Shostakovich‘s First Piano Concerto dates from the spring of 1933, when the composer was 26 – he wrote it just after completing his opera Lady Macbeth of the Mtsensk District, which would shortly get him into almost lethal trouble with Soviet authorities. Shostakovich – a virtuoso pianist whose playing was praised for its clarity and precision – was the soloist at the concerto‘s first performance, in Leningrad on October 15, 1933, and it should come as no surprise that the music is suited so exactly to those virtues. The scoring – for piano, trumpet and strings – is exceptionally light, with many extended sections for piano alone. Though the trumpet has occasional solo passages, it remains in a subordinate role in this concerto, used primarily for accent and contrast.

Shostakovich‘s First Piano Concerto is remarkable for the kaleidoscopic variety of its moods. The music can be brilliant or somber, percussive or lyric, gentle or harsh, charming or sneering, changing almost by the instant – one feels that Shostakovich has set out intentionally to defy expectations here. There are occasional hints as well of American jazz, another form of music that was about to become a hot-button topic with Soviet authorities.
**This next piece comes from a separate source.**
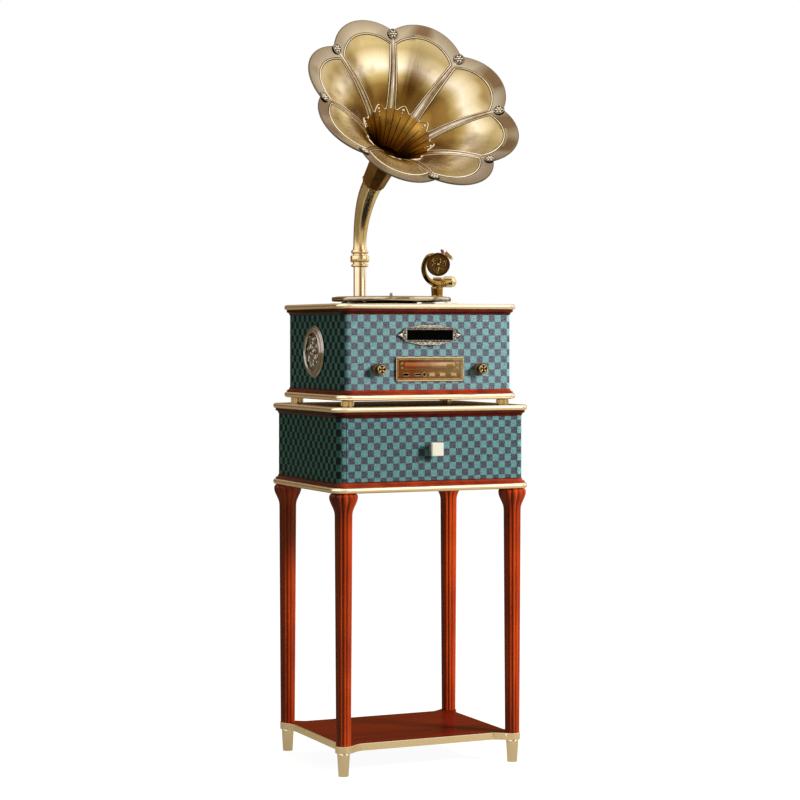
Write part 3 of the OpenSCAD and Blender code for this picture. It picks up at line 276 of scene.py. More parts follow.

This mercurial concerto is quite compact; its four movements, played without pause, span barely twenty minutes.

The Allegro moderato opens with a splash of color – glittering flashes from piano and trumpet – before the piano announces the lyric first subject, which is quickly repeated by the violins. The writing for piano in this movement is extremely athletic, with wide melodic skips and brilliant passages in octaves before the quiet close on fragments of the opening melody. A slow, ghostly waltz for muted strings opens the Lento. The piano takes up this waltz but soon races ahead in a violent section that Shostakovich marks appassionato. The quiet waltz, now featuring lovely lyric writing for trumpet, returns to bring the movement to its close.

The brief Moderato, which serves as a bridge to the fiery finale, opens with piano alone. Strings enter with a variation of the first movement‘s opening theme, and the music rushes straight into the finale. This Allegro con brio returns to the mood and manner of the opening movement, with angular themes, virtuoso writing for piano and extended passages for trumpet. At the end – pushed along by piquant fanfares from the trumpet – the concerto blisters its way to the sudden, surprising close.